TRP Email Content Campaign

Streamlining email marketing with a focused experience.

TRP Email

Introduction

TRP is a division of PACCAR Parts that sells aftermarket parts for practically all makes of medium- and heavy-duty commercial vehicles. They send email marketing every month to both customers and leads, but were seeing little engagement with said emails. My team and I were brought in to improve on their email marketing to drive up engagement and sales with their loyalty program, TRP Performance.

Research and Discovery

TRP’s current email strategy was to send one email per month to two groups of customers:

  • Full members of their loyalty program
  • Potential leads, who have given some information, but not enough to be full members.

Their emails generally began with a sales-driven headline, some content relating to a particular product focus, and then exclusive offers with discounts for full members. We were seeing a decent number of opened emails, but little engagement.

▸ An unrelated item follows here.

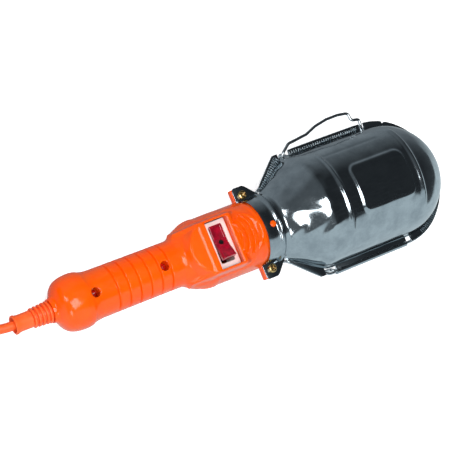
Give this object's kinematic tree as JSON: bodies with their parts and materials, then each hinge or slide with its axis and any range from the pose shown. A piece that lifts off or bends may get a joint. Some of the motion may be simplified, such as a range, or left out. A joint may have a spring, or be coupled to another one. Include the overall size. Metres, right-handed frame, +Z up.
{
  "type": "work light",
  "caption": "Hand-held work light: ribbed orange handle with rocker switch, half-shell metal shade, hinged wire guard with spring latch, and mains cord with plug.",
  "frame": {"origin": "on the floor, under the middle of the lamp's box without its cord", "axes": "+X from the cord end to the dome end, +Y towards the guard's latch, +Z up; the lamp lies face down on its guard and its tail"},
  "size_m": [0.4628, 0.1663, 0.0942],
  "materials": {
    "orange_plastic": "glossy injection-moulded orange ABS",
    "orange_rubber": "satin moulded orange rubber",
    "orange_cord": "satin orange PVC jacket",
    "zinc_sheet": "bright zinc-plated pressed steel",
    "zinc_wire": "bright zinc-plated wire",
    "zinc_screw": "zinc-plated screw",
    "yellow_zinc": "yellow-passivated zinc-plated screw",
    "brass": "brass contact",
    "nickel": "nickel-plated brass pin",
    "aluminium": "pressed aluminium cap",
    "tungsten": "tungsten filament",
    "white_plastic": "off-white plastic",
    "white_ceramic": "glazed porcelain",
    "red_rocker": "translucent dark red plastic",
    "clear_glass": "clear blown glass",
    "black_strap": "black hook-and-loop strap",
    "brown_lead": "brown PVC insulation",
    "blue_lead": "blue PVC insulation"
  },
  "bodies": {
    "root": {"handle_back_shell": "orange_plastic", "handle_front_shell": "orange_plastic", "handle_screw_tail": "zinc_screw", "handle_screw_grip": "zinc_screw", "ear_screw_latch_side": "yellow_zinc", "ear_screw_hinge_side": "yellow_zinc", "ear_nut_latch_side": "yellow_zinc", "ear_nut_hinge_side": "yellow_zinc", "switch_housing": "white_plastic", "switch_spring_blade": "brass", "switch_terminal_live": "brass", "switch_terminal_lamp": "brass", "reflector_shell": "zinc_sheet", "lampholder_cup": "white_ceramic", "lampholder_screw_shell": "brass", "lampholder_centre_contact": "brass", "bulb_cap": "aluminium", "bulb_glass": "clear_glass", "bulb_stem": "clear_glass", "bulb_filament": "tungsten", "cord_jacket_end": "orange_cord", "cord_clamp_bar": "white_plastic", "cord_clamp_screw_latch_side": "zinc_screw", "cord_clamp_screw_hinge_side": "zinc_screw", "lead_live": "brown_lead", "lead_neutral": "blue_lead", "lead_switched": "brown_lead", "cord_sleeve": "orange_rubber", "cord_tube": "orange_cord", "cord_coil": "orange_cord", "cord_tie": "black_strap", "cord_tail": "orange_cord", "plug_body": "orange_plastic", "plug_pin_left": "nickel", "plug_pin_right": "nickel"},
    "guard": {"guard_frame_wire": "zinc_wire", "guard_hoop_neck": "zinc_wire", "guard_hoop_middle": "zinc_wire", "guard_hoop_dome": "zinc_wire", "guard_side_bar_latch_side": "zinc_wire", "guard_side_bar_hinge_side": "zinc_wire", "guard_front_bar_latch_side": "zinc_wire", "guard_front_bar_hinge_side": "zinc_wire"},
    "latch": {"guard_latch_bow": "zinc_wire"},
    "rocker": {"switch_rocker": "red_rocker"}
  },
  "joints": [
    {"name": "switch_tilt", "type": "hinge", "parent": "root", "child": "rocker", "pos_m": [-0.02295, -0.00517, 0.04801], "axis": [0.9922, 0, 0.125], "range_deg": [0, 26]},
    {"name": "guard_hinge", "type": "hinge", "parent": "root", "child": "guard", "pos_m": [0.09196, -0.05247, 0.04631], "axis": [-0.9922, 0, -0.125], "range_deg": [0, 110]},
    {"name": "latch_pivot", "type": "hinge", "parent": "guard", "child": "latch", "pos_m": [0.0921, 0.03803, 0.04517], "axis": [-0.9922, 0, -0.125], "range_deg": [0, 60]}
  ]
}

With years of collected behavioral data from email work on PACCAR’s other divisions, Kenworth and Peterbilt, we already knew that their customers engaged more with the emails when there was something more than just offers, but we also saw that the larger issue was partially the type of content given, but even more the journey the customer was taking from email to purchase.

Key findings:

  • Customers engaged less with longform articles about products as opposed to short, easily-digestible content.
  • Videos on YouTube have gained a fan following, but linking to them in emails drove customers away from engaging with the client.
  • More often than not, there was no offer directly tied to the content, or a disconnect between the offer and the content.
TRP’s Email Template

TRP’s Email Template

User Flows for TRP

User Flows are the Answer

To illustrate our findings, two user flows were created. One showing the current flow, and a second with an idea on how we can improve. The current flow showed how easily the customer is lost to either being sent to an offer page with little context, or to outside content on the hope said customer will come and engage with the brand.

An improved plan would more involve using best practices we’ve implemented for many email campaigns with a very focused message and flow. The entire email would focus on one product with a call to action sending the customer to a special landing page that again focuses on the product in focus. Content within the email will play the role of a teaser with more information waiting at the website.

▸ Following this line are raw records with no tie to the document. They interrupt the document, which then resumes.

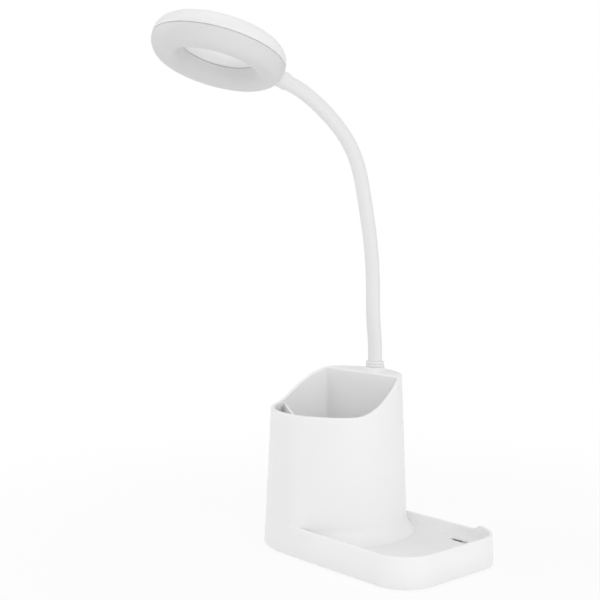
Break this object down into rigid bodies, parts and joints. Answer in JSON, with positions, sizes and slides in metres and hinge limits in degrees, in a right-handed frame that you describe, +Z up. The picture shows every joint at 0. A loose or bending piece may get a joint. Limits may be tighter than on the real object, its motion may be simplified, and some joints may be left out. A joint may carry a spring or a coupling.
{
  "type": "rechargeable table lamp",
  "caption": "Rechargeable desk lamp: ring-shaped light head on a gooseneck, on a base that joins a round pen cup with a wave-shaped rim to a low tray.",
  "frame": {"origin": "the middle of the underside of the pad that the lamp stands on, under the middle of the base's length and width", "axes": "+Z up; +X from the pen cup to the tray's far end; -Y towards the user, the way the head leans"},
  "size_m": [0.1442, 0.1759, 0.3092],
  "materials": {
    "white_plastic": "satin moulded ABS",
    "milky_plastic": "light-spreading milky acrylic",
    "white_sleeve": "satin flexible sleeve",
    "black_plastic": "matte",
    "foam_rubber": "matte foam rubber",
    "steel": "zinc-plated",
    "nickel": "nickel-plated",
    "cell_wrap": "foil pouch in clear wrap",
    "green_board": "solder mask on glass fibre",
    "white_board": "white solder mask on glass fibre"
  },
  "bodies": {
    "base": {"base_housing": "white_plastic", "battery_cell": "cell_wrap", "battery_contact_1": "nickel", "battery_contact_2": "nickel", "battery_holder": "black_plastic", "board_screw_1": "steel", "board_screw_2": "steel", "bottom_cover": "white_plastic", "charge_light": "milky_plastic", "charge_socket": "nickel", "counterweight": "steel", "cover_screw_1": "steel", "cover_screw_2": "steel", "cover_screw_3": "steel", "cover_screw_4": "steel", "main_board": "green_board", "neck_collar": "white_plastic", "neck_ferrule": "steel", "neck_hose_1": "steel", "neck_nut": "steel", "neck_skin_1": "white_sleeve", "neck_washer": "steel", "non_slip_pad": "foam_rubber", "switch_board": "green_board", "switch_body": "steel"},
    "neck_2": {"neck_skin_2": "white_sleeve", "neck_hose_2": "steel"},
    "neck_3": {"neck_skin_3": "white_sleeve", "neck_hose_3": "steel"},
    "neck_4": {"neck_skin_4": "white_sleeve", "neck_hose_4": "steel"},
    "neck_5": {"neck_skin_5": "white_sleeve", "neck_hose_5": "steel"},
    "neck_6": {"neck_skin_6": "white_sleeve", "neck_hose_6": "steel"},
    "neck_7": {"neck_skin_7": "white_sleeve", "neck_hose_7": "steel"},
    "head": {"diffuser": "milky_plastic", "head_housing": "white_plastic", "head_sleeve": "white_sleeve", "led_board": "white_board", "led_screw_1": "steel", "led_screw_2": "steel", "led_screw_3": "steel", "neck_clip": "steel", "neck_hose_8": "steel", "neck_skin_8": "white_sleeve"},
    "switch": {"switch_slider": "black_plastic"}
  },
  "joints": [
    {"name": "neck_fore_aft_1", "type": "hinge", "parent": "base", "child": "neck_2", "pos_m": [-0.0245, 0.02963, 0.12746], "axis": [1, 0, 0], "range_deg": [-30, 25]},
    {"name": "neck_sideways_2", "type": "hinge", "parent": "neck_2", "child": "neck_3", "pos_m": [-0.0245, 0.02795, 0.15539], "axis": [0, 0.9997, 0.0257], "range_deg": [-30, 30]},
    {"name": "neck_fore_aft_3", "type": "hinge", "parent": "neck_3", "child": "neck_4", "pos_m": [-0.0245, 0.02565, 0.18328], "axis": [1, 0, 0], "range_deg": [-30, 25]},
    {"name": "neck_sideways_4", "type": "hinge", "parent": "neck_4", "child": "neck_5", "pos_m": [-0.0245, 0.02003, 0.2107], "axis": [0, 0.9738, 0.2274], "range_deg": [-30, 30]},
    {"name": "neck_fore_aft_5", "type": "hinge", "parent": "neck_5", "child": "neck_6", "pos_m": [-0.0245, 0.01146, 0.23728], "axis": [1, 0, 0], "range_deg": [-30, 25]},
    {"name": "neck_sideways_6", "type": "hinge", "parent": "neck_6", "child": "neck_7", "pos_m": [-0.0245, -0.00669, 0.25831], "axis": [0, 0.625, 0.7806], "range_deg": [-30, 30]},
    {"name": "neck_fore_aft_7", "type": "hinge", "parent": "neck_7", "child": "head", "pos_m": [-0.0245, -0.03029, 0.27327], "axis": [1, 0, 0], "range_deg": [-30, 25]},
    {"name": "switch_slide", "type": "slide", "parent": "base", "child": "switch", "axis": [1, 0, 0], "range_m": [0, 0.004]}
  ]
}
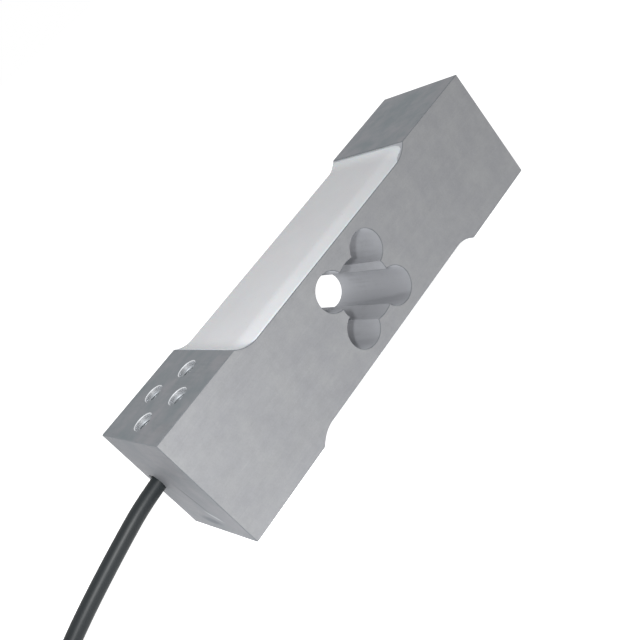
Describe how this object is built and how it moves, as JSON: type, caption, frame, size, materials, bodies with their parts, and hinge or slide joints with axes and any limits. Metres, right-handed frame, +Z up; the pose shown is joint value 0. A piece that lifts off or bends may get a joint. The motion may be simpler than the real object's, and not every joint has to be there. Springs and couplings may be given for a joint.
{
  "type": "strain gauge load cell",
  "caption": "Aluminium beam load cell with a clover-shaped window, white potted recesses above and below, tapped mounting holes at both ends and a hanked cable with bare leads.",
  "frame": {"origin": "bottom centre of the beam, on its underside", "axes": "+X along the beam away from the cable end, +Y towards the side face that the cable lies near, +Z up; the tapped holes of the cable end open upwards"},
  "size_m": [0.3235, 0.046, 0.04],
  "materials": {
    "milled_aluminium": "fine milled, satin",
    "white_silicone": "smooth, slightly glossy",
    "gauge_film": "amber film with a metal foil grid",
    "terminal_board": "green board with solder joints",
    "chip_resistor": "dark ceramic with tinned caps",
    "tinned_wire": "tinned copper",
    "flat_jumper": "amber film",
    "insulation_red": "smooth",
    "insulation_black": "smooth",
    "insulation_green": "smooth",
    "insulation_white": "smooth",
    "black_sealant": "smooth",
    "cable_jacket": "satin dark grey",
    "nylon_tie": "natural nylon",
    "shrink_sleeve": "satin black",
    "shield_lead": "sleeved drain wire"
  },
  "bodies": {
    "root": {"beam": "milled_aluminium", "top_coat": "white_silicone", "bottom_coat": "white_silicone", "gauge_top_near": "gauge_film", "gauge_top_far": "gauge_film", "gauge_bottom_near": "gauge_film", "gauge_bottom_far": "gauge_film", "top_terminal_board": "terminal_board", "bottom_terminal_board": "terminal_board", "span_resistors": "chip_resistor", "zero_resistor": "chip_resistor", "gauge_leads_top": "tinned_wire", "gauge_leads_bottom": "tinned_wire", "jumper_ribbon": "flat_jumper", "inner_wire_red": "insulation_red", "inner_wire_black": "insulation_black", "inner_wire_green": "insulation_green", "inner_wire_white": "insulation_white", "entry_seal": "black_sealant", "cable": "cable_jacket", "cable_hank": "cable_jacket", "cable_tail": "cable_jacket", "cable_tie": "nylon_tie", "end_sleeve": "shrink_sleeve", "lead_red": "insulation_red", "lead_black": "insulation_black", "lead_green": "insulation_green", "lead_white": "insulation_white", "lead_shield": "shield_lead"}
  },
  "joints": []
}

Final design of emails and landing pages

Final Design

For the final email design, we took out many items normally put into the TRP emails to condense the message into a single sales focus. Extraneous “greeting” copy was removed, and the only offer shown was the one being focused on. Rather than the content sitting in its own area separate from the offer, everything was brought into one compelling, but easily-digestible visual with a firm CTA inviting the user to learn more.

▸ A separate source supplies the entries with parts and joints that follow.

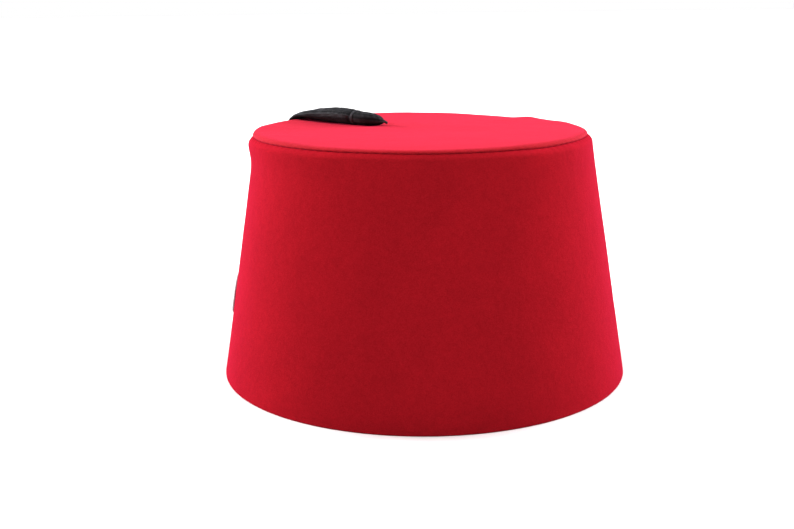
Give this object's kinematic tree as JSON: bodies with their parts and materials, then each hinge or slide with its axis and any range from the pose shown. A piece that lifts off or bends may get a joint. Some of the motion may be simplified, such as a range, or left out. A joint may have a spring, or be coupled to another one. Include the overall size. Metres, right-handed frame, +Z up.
{
  "type": "fez hat",
  "caption": "Stiff tapered red felt fez with a flat sewn top, a black thread tassel laid over the edge and a small round embroidered side badge.",
  "frame": {"origin": "centre of the rim, in the plane that the hat stands on", "axes": "+Z up through the top, -Y towards the side shown to a viewer, +X to that viewer's right; the tassel falls over the -X +Y side"},
  "size_m": [0.1928, 0.1928, 0.1226],
  "materials": {
    "wall_felt": "matte",
    "top_felt": "matte",
    "tassel_thread": "satin",
    "badge_embroidery": "satin"
  },
  "bodies": {
    "root": {"crown_wall": "wall_felt", "crown_top": "top_felt", "tassel_stem": "tassel_thread", "tassel_head": "tassel_thread", "tassel_tie": "tassel_thread", "tassel_skirt": "tassel_thread", "side_badge": "badge_embroidery"}
  },
  "joints": []
}
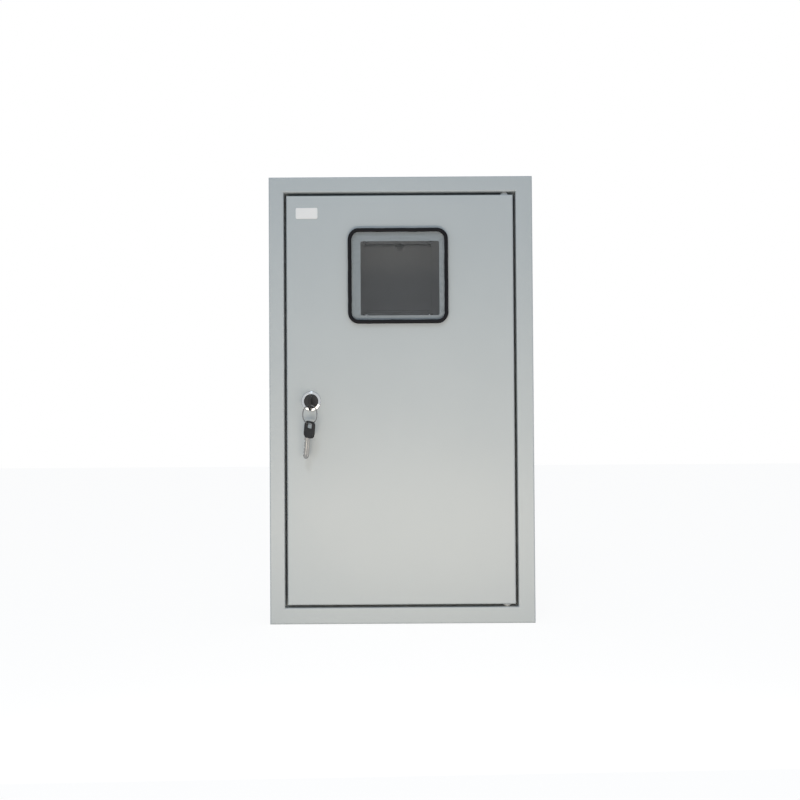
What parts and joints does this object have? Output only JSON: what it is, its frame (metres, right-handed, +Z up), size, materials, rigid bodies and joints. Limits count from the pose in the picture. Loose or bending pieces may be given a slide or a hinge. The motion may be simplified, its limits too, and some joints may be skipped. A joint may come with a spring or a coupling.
{
  "type": "electric meter enclosure",
  "caption": "Flush-mounted sheet-steel meter enclosure with a framed hinged door, clear inspection window, cam lock and keys on a ring.",
  "frame": {"origin": "middle of the rear wall's outer face, at the centre of the four wall fixing holes", "axes": "+X to the right seen from the front, +Y from the door into the wall, +Z up"},
  "size_m": [0.3016, 0.1751, 0.51],
  "materials": {
    "grey_paint": "satin powder coat",
    "zinc_steel": "zinc plated",
    "terminal_steel": "nickel plated",
    "bar_brass": "drawn",
    "blue_insulator": "moulded",
    "green_insulator": "moulded",
    "bush_plastic": "moulded",
    "black_rubber": "matte",
    "clear_plastic": "polished",
    "badge_white": "gloss",
    "lock_chrome": "polished",
    "plug_black": "black",
    "key_steel": "nickel plated",
    "key_black": "moulded",
    "ring_steel": "polished wire"
  },
  "bodies": {
    "case": {"case_shell": "grey_paint", "corner_brackets": "zinc_steel", "clinch_nuts": "zinc_steel", "wall_lugs": "grey_paint", "front_frame": "grey_paint", "frame_screws": "zinc_steel", "hinge_pin_top": "zinc_steel", "hinge_pin_bottom": "zinc_steel", "meter_plate": "grey_paint", "mounting_rail": "zinc_steel", "rail_brackets": "zinc_steel", "rail_screws": "zinc_steel", "weld_studs": "zinc_steel", "stud_nuts": "zinc_steel", "neutral_bar": "bar_brass", "earth_bar": "bar_brass", "neutral_bar_feet": "blue_insulator", "earth_bar_feet": "green_insulator", "terminal_screws": "terminal_steel", "bar_end_screws": "zinc_steel", "case_earth_stud": "zinc_steel", "case_earth_nuts": "zinc_steel"},
    "door": {"door_panel": "grey_paint", "hinge_bush_top": "bush_plastic", "hinge_bush_bottom": "bush_plastic", "window_gasket": "black_rubber", "window_lens": "clear_plastic", "badge_plate": "badge_white", "lock_housing": "lock_chrome", "lock_nut": "zinc_steel", "door_earth_stud": "zinc_steel", "door_earth_nuts": "zinc_steel"},
    "lock_core": {"lock_plug": "plug_black", "lock_cam": "zinc_steel", "cam_screw": "zinc_steel", "lock_key_blade": "key_steel", "lock_key_head": "key_black"},
    "ring": {"key_ring": "ring_steel"},
    "spare_key": {"spare_key_blade": "key_steel", "spare_key_head": "key_black"}
  },
  "joints": [
    {"name": "door_hinge", "type": "hinge", "parent": "case", "child": "door", "pos_m": [0.1203, -0.142, 0], "axis": [0, 0, 1], "range_deg": [0, 110]},
    {"name": "lock_turn", "type": "hinge", "parent": "door", "child": "lock_core", "pos_m": [-0.1021, -0.15, -0.0021], "axis": [0, -1, 0], "range_deg": [0, 90]},
    {"name": "ring_swing", "type": "hinge", "parent": "lock_core", "child": "ring", "pos_m": [-0.1021, -0.1668, -0.00675], "axis": [-0.6947, -0.7193, 0], "range_deg": [-5, 50]},
    {"name": "spare_key_swing", "type": "hinge", "parent": "ring", "child": "spare_key", "pos_m": [-0.1021, -0.1668, -0.02805], "axis": [0.6947, 0.7193, 0], "range_deg": [-40, 8]}
  ]
}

Upon request, the client also asked us to add a secondary CTA driving full members to see all their available offers and leads to complete their profile. We did attempt to dissuade this and keep a singular-focus, but the client stood firm. So I opted to visually separate that secondary CTA from the main content.

The landing page would carry a similar visual focus to the email, thus maintaining a fluid experience on the customer where not only they receive the full information on the product, but also the hook of savings with their loyalty membership.

Results and Takeaways

The email was a success with a 10% increase in user engagement and increased sales of the focused product. The client is now rethinking its email marketing to be more focused and content-driven, despite the lack of time or budget to generate content.

There are future plans to test the emails in driving recipients directly to the dealer as opposed to just the website. Ideas include more prominently displaying a member’s preferred retailer on the landing page and updating the messaging to sound as if it’s coming from their preferred retailer, as opposed to the brand. Part of this test would be to remove the CTA and replace it with more prominent dealer information.